Ironically, Riva's character is herself an actress who has come to
Hiroshima to participate in a film for peace, a point which some film critics,
in analyzing the film, have noted in suggesting that perhaps Emmanuelle Riva is
in a documentary about herself. It
is an interesting concept, and a slightly different angle on the theme of a
film-within-a-film.
Regardless,
Riva's character has an intensely private and personal past, of which even her
husband and children are not aware. Yet,
she decides to tell her story to her Japanese lover.
She narrates this story in detail to him, despite the fact that she has
only known him for but a day and that he is still a stranger to her.
What is her rationale for doing so?
Does she see parallels between her past experiences and her current
affair? Is it a reflection of her
past guilt or perhaps a desire to seek comfort?

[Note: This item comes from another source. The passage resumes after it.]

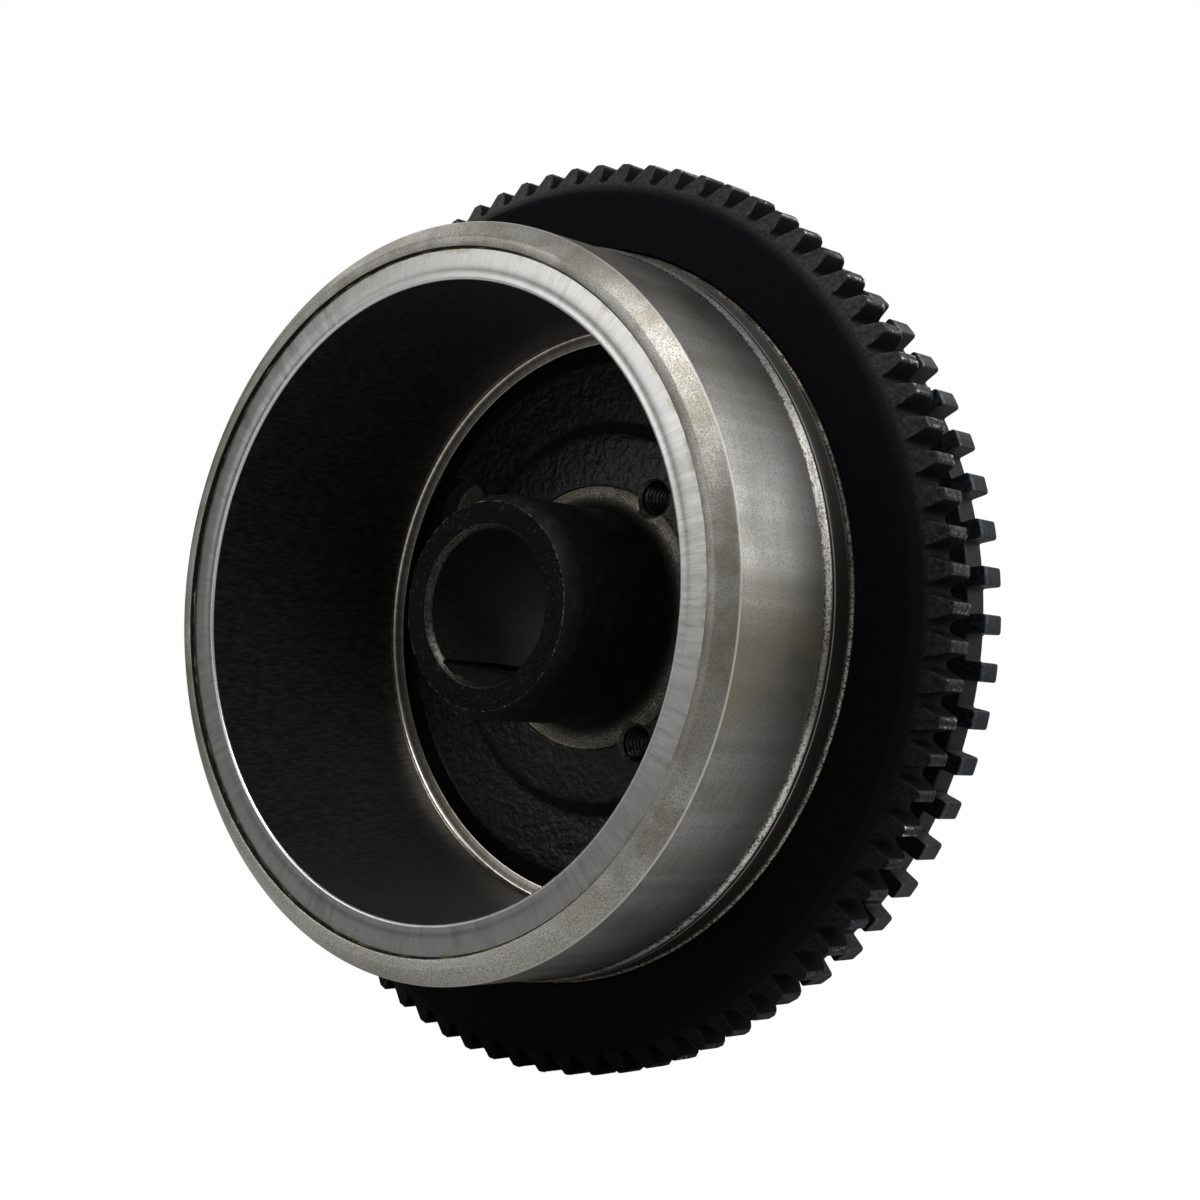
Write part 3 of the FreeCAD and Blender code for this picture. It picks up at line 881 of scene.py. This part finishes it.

The woman is conflicted between her desire to both remember the past and
to forget it. In revealing her past
to this man, little by little, perhaps she is seeking forgiveness or resolution.
To
some degree, Riva's character is already a reborn person.
She has transformed herself from the utterly broken spirit of her past
into a happy woman with a family and a career.
But though memories may fade, the painful vestige of those memories may
still linger. And so it is with
Hiroshima as well, for the town had only just been re-built less than a decade
after the bombing. It had been
transformed into a pleasant tourist attraction but the remnants of its painful
past still haunt the town.
What
does it mean to live, or more importantly, to survive in the aftermath of a
tragedy, whether of a personal nature or on a human scale?
That is truly the question
posed by this film. Resnais has
crafted a beautiful and provocative film in Hiroshima
Mon Amour. Its non-linear style
and avant-garde sensibilities may seem unusual for a love story, but they serve
to accentuate the haunting aura of displacement and uncertainty in the film.
Hiroshima Mon Amour is one of
the true film masterpieces of the last fifty years.
Its lyricism and images, sometimes graceful and sometimes grotesque, may
have been diluted over the years due to countless imitations in other films, but
this film was one of the greatest of the entire French New Wave and remains a
beautiful film to this day.
Video
***
There
are many achingly-gorgeous compositions in Hiroshima
Mon Amour. It is one of those
rare films which can be watched in silence while retaining much of its
mesmerizing effect. Happily,
Criterion has done a fine job in restoring the image of the film.
Hiroshima Mon Amour is
presented in a black & white, full-screen 1.33:1 digital transfer with
restored image and sound and improved English subtitles.
The source print was a 35mm composite fine grain master.
Some dust and a few minor scratches do remain, but the image quality is
generally fairly sharp with good contrast delineation.
The film's appearance does look its age, in part due to the old and
scratched archival newsreels used in portions of the film, but overall the
presentation is very pleasing to the eye and quite nice for a black & white
film.
Audio
***
The
audio is mono 1.0 and is directed to the center channel, so do not expect any
aural fireworks. Sound quality is
sometimes thin, belying its monophonic origin, but nevertheless, the audio is
clean of hisses or pops and makes for a generally pleasant listening experience.
Giovanni
Fusco, composer for several of Michelangelo Antonioni's films (including L'Avventura),
has created a score that is at times reminiscent of traditional Japanese music,
at times abstractly atonal, and at times melodious.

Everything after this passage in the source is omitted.